70 000 Beschäftigte nehmen Pflege-Auszeit

Wer neben seinem Job einen Angehörigen pflegt, soll entlastet werden.
Deshalb kann man eine berufliche Pause einlegen - eine Möglichkeit,
die schon Zehntausende genutzt haben. Viel zu wenig, finden Kritiker.

Berlin (dpa) - Zur Pflege eines schwerkranken Angehörigen haben in
den vergangenen beiden Jahren etwa 70 000 Arbeitnehmer eine
berufliche Auszeit eingelegt. Das geht aus aktuellen Zahlen des
Bundesfamilienministeriums hervor, die der Deutschen Presse-Agentur
vorliegen.

Neben der Möglichkeit, ein halbes Jahr lang komplett aus dem Job
auszusteigen, gibt es seit dem Vorjahr einen Rechtsanspruch auf die
sogenannte Familienpflegezeit. Sie ermöglicht es Arbeitnehmern, ihre
Arbeitszeit für 24 Monate auf 15 Wochenstunden zu reduzieren.

Knapp zwei Jahren nach Inkrafttreten dieser Reform liegen nun die
ersten Ergebnisse vor. Nach einer Umfrage, die das Institut TNS Emnid
im Auftrag des Ministeriums durchgeführt hat, nahmen seit der Reform
Anfang 2015 mindestens 68 288 Beschäftigte die Möglichkeiten einer
Freistellung in Anspruch.

Familienministerin Manuela Schwesig (SPD) zeigte sich äußerst
zufrieden: «Die Neuregelungen zur Vereinbarkeit von Pflege und Beruf
greifen», erklärte die Sozialdemokratin. «Die Auszeiten werden
erfreulicherweise mehr und mehr in Anspruch genommen.»

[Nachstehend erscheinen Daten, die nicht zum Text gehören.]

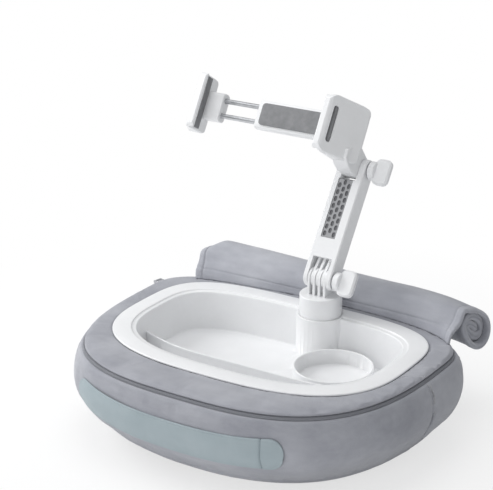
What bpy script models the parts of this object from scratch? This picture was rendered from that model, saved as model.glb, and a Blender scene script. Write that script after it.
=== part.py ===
"""A lap cushion with a lift-out tray and a folding clamp arm for a tablet.

Metres, +Z up, the cushion's flat base at Z = 0, +X along the rolled cover, -Y at the user.
"""

import math

import bmesh
import bpy
from mathutils import Vector

for old in list(bpy.data.objects):
    bpy.data.objects.remove(old, do_unlink=True)

# Fits
GAP = 0.0003  # between pieces that touch
BOLT_PLAY = 0.0004  # round a bolt, on the radius
SWIVEL_PLAY = 0.0003  # round the post in its socket
WELL_PLAY = 0.0015  # between the tray's basin and the cushion's well

# Cushion: a D-shaped outline at the zip, and the side's profile from it
CUSHION_HALF_WIDTH = 0.195
CUSHION_FRONT = 0.212  # from the outline's widest line to its front
CUSHION_BACK = 0.080
CUSHION_WIDEST_Y = 0.040
CUSHION_POWER = 2.9  # at the front; 2 is an ellipse, more is squarer
CUSHION_POWER_BACK = 3.6
OUTLINE_POINTS = 60
SEAT_HEIGHT = 0.1033  # fabric under the tray's rim
CROWN = 0.0013  # the top band's bulge above the seat
ZIP_DROP = 0.0048  # from the seat down to the zip
GROOVE_DEPTH = 0.0035
GROOVE_HALF_HEIGHT = 0.0026
SIDE_DROP = 0.0050  # from the zip down to the side panel's upper edge
BASE_THICKNESS = 0.0030
SIDE_PROFILE = (  # share of the side's height, bulge from the zip's outline, power
    (0.000, -0.0370, 2.45),
    (0.052, -0.0225, 2.50),
    (0.207, -0.0060, 2.60),
    (0.407, 0.0045, 2.80),
    (0.629, 0.0100, 2.90),
    (0.850, 0.0090, 2.90),
    (1.000, 0.0060, 2.90),
)

# Zip
ZIP_START_DEG = 24.0  # where it ends at the back, each side
ZIP_TAPE = 0.0016
ZIP_TEETH_HALF_HEIGHT = 0.0019
SLIDER_LENGTH = 0.012
SLIDER_HEIGHT = 0.0046
SLIDER_DEPTH = 0.0040
PULL_REACH = 0.0082  # from the slider's inner face out to the pull's pin
PULL_LENGTH = 0.024
PULL_WIDTH = 0.0072
PULL_THICKNESS = 0.0016
PULL_PIN = 0.0010
PULL_EYE = 0.0018

# Carry strap on the front
STRAP_LEFT = -0.140
STRAP_RIGHT = 0.1008
STRAP_TAB = 0.0215
STRAP_HALF_WIDTH = 0.0172
STRAP_LEVEL = 0.612  # share of the side's height, at the middle
STRAP_RISE = 0.0041  # how much higher the strap runs at its right end
STRAP_THICKNESS = 0.0016
STRAP_TAB_THICKNESS = 0.0026
STRAP_STAND_OFF = 0.0011

# Rolled cover
COVER_THICKNESS = 0.0050
ROLL_Y = 0.1528
ROLL_Z = 0.1060
ROLL_HALF_DEPTH = 0.0377
ROLL_HALF_HEIGHT = 0.0227
ROLL_TILT_DEG = -30.0
ROLL_PITCH = 0.0090
ROLL_TURNS = 2.2
ROLL_START_DEG = 180.0
ROLL_HALF_LENGTH = 0.181
ROOT_HALF_LENGTH = 0.165
ROOT_INSET = 0.0030  # from the zip's outline to the seam that the cover turns on
ROLL_STEPS_PER_TURN = 20
RISER_STEPS = 6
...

Eugen Brysch von der Deutschen Stiftung Patientenschutz sprach
dagegen von «Augenwischerei». Angesichts von insgesamt 360 000
pflegenden Berufstätigen sei die Zahl von 68 000 Auszeiten
«desaströs».

Die Kritiker bemängeln fehlende finanzielle Hilfen, um den
Verdienstausfall während der Auszeit auszugleichen. Die seit 2015
geltenden Verbesserungen seien nicht ausreichend. Den sechsmonatigen
Komplett-Ausstieg aus dem Beruf gibt es schon länger, doch erst seit
der jüngsten Reform können die finanziellen Einbußen durch ein
zinsfreies Darlehen ausgeglichen werden. Dieses Darlehen muss jedoch
nach der Pflegezeit zurückgezahlt werden, weshalb Skeptiker diese
Maßnahme von Anfang an als wirkungslos bezeichnet hatten.

Tatsächlich musste das Ministerium einräumen, dass bis zum Juli erst
445 derartige Darlehen beantragt und lediglich 358 bewilligt wurden.
«Also haben genau 0,1 Prozent der Anspruchsberechtigten tatsächlich
etwas von der neuen gesetzlichen Regelung», beklagte Brysch. Einen
Lohnersatz, der nicht zurückgezahlt werden muss, gibt es nur bei der
zehntägigen Auszeit, die zur Bewältigung eines kurzfristigen
Pflegefalls genommen werden kann. Diese Möglichkeit haben nach
Ministeriumsangaben bislang rund 13 600 Menschen genutzt. Brysch hält
jedoch auch diese Zahl für zu niedrig.

Bundesweit sind etwa 2,6 Millionen Menschen pflegebedürftig. Laut
Statistik werden mehr als zwei Drittel von ihnen in den eigenen vier
Wänden versorgt - entweder durch Pflegedienste oder durch Verwandte.